■ Instructions for the task: Answer with nothing except the number of lines that contain the word "this".

■ Data extract:
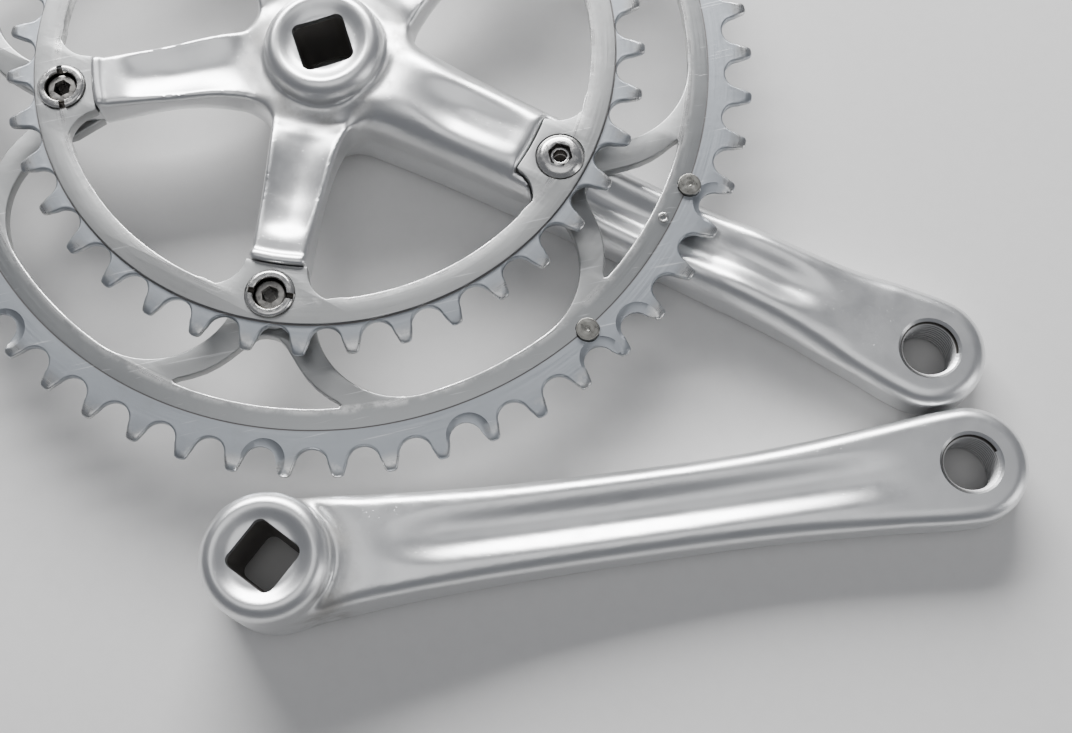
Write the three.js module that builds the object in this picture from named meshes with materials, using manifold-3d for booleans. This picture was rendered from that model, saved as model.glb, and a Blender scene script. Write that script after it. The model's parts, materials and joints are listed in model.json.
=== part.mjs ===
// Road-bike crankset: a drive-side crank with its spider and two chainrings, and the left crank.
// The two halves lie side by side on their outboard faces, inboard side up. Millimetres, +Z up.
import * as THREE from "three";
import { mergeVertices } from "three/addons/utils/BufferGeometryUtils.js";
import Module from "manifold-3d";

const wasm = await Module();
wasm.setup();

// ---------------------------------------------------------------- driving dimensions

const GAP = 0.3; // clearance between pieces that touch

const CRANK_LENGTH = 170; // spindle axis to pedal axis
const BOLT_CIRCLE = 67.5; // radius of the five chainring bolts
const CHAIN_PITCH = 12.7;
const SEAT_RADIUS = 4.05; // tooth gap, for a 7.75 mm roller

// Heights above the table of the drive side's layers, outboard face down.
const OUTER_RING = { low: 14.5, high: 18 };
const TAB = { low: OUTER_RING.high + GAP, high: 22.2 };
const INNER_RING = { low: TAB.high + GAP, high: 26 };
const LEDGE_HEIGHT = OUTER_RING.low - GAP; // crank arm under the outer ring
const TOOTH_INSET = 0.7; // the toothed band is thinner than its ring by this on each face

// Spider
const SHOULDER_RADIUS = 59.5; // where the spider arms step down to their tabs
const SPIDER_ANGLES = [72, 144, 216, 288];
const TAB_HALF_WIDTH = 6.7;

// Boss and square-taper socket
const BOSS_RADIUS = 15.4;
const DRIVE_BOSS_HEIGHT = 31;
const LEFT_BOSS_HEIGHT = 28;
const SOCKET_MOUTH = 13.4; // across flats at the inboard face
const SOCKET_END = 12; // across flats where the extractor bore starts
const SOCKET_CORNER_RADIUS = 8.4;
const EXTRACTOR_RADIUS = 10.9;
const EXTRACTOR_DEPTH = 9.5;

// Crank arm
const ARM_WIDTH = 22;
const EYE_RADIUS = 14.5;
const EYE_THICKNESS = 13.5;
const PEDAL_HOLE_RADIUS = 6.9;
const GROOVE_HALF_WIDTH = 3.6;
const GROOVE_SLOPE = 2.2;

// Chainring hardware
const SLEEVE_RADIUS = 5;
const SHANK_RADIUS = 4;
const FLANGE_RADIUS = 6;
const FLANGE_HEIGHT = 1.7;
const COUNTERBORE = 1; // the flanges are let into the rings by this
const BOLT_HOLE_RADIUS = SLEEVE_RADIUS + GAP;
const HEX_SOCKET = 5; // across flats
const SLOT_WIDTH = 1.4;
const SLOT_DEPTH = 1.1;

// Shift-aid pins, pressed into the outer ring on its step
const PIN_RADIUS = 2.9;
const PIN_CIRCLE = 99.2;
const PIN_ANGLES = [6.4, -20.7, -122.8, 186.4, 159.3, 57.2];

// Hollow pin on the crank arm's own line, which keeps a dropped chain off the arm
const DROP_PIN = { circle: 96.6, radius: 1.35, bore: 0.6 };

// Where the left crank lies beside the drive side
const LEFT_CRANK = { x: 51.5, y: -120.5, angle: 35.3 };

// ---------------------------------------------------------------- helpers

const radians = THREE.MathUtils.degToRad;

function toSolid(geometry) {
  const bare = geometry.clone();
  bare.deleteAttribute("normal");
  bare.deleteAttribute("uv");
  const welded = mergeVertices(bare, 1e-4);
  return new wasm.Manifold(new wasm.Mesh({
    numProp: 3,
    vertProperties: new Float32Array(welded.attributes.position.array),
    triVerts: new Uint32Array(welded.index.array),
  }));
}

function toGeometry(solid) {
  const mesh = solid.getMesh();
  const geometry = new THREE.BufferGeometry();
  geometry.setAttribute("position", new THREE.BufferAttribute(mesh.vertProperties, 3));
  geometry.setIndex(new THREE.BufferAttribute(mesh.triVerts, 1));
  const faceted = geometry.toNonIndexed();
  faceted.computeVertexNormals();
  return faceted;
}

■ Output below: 3